Return of the classical atom?

Somewhere in a dim and distant chemistry lesson we were first introduced to the atom. We learned that it has a nucleus (a bit like the sun) and that around the nucleus, dutifully obeying classical mechanics, orbited the electrons (much like the planets). The simplicity of the idea seduced even the great Niels Bohr. Everything seemed so perfect, so beautifully inter-related: from the atomic to the cosmic, the universe resonated with harmonious similitude. But, of course, it couldn’t last.


Before long, we got a little older and encountered Erwin Schrödinger – the man with the power to split reality and whose mind birthed the equation that would shatter our illusion. We learned, to our horror, that quantum theory says ‘no’.


The veil was torn from our eyes and the electron’s true nature was revealed – elusive, treacherous, chimeric; the unholy offspring of the union of wave and particle. Everywhere and nowhere, the electron was impossible to pin down, and suddenly uncertainty was the only certainty. We stared, aghast, as tutors’ chalk calmly described the loops and lobes of the mathematical prisons that surround the nucleus, their unfamiliar lines mutely stating ‘it’s probably in there’.

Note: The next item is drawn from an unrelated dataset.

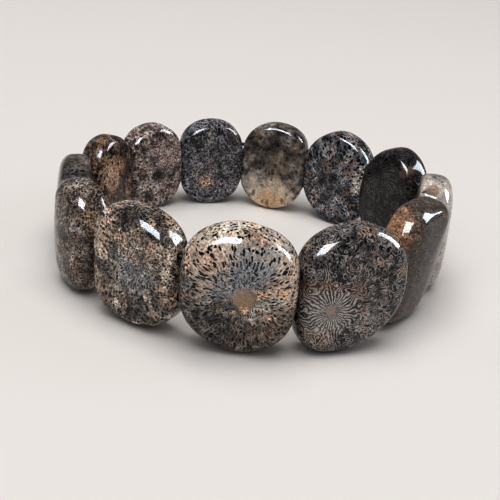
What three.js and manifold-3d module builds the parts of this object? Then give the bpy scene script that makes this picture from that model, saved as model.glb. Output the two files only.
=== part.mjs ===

Well, some scientists in Germany have now brought the classical and quantum worlds a step closer together to make those electrons behave as Bohr thought they ought. By putting an electron in a highly excited state and confining its slippery nature with some well-chosen electromagnetic fields, they’ve succeeded in creating atoms whose electrons orbit the nucleus in just the circular, ‘planetary’ paths proposed by Bohr; a tiny replica of a solar system. Indeed, the very trick they use has an astronomical inspiration – the Trojan asteroids orbit in the same path and with the same period as Jupiter, without spreading out, owing to the stabilising action of Jupiter’s gravity. In this atomic analogue, the electromagnetic field, tuned to oscillate at the frequency of the electron’s orbit, supplies the stabilising force that stops the electron wave packet spreading out around the atom.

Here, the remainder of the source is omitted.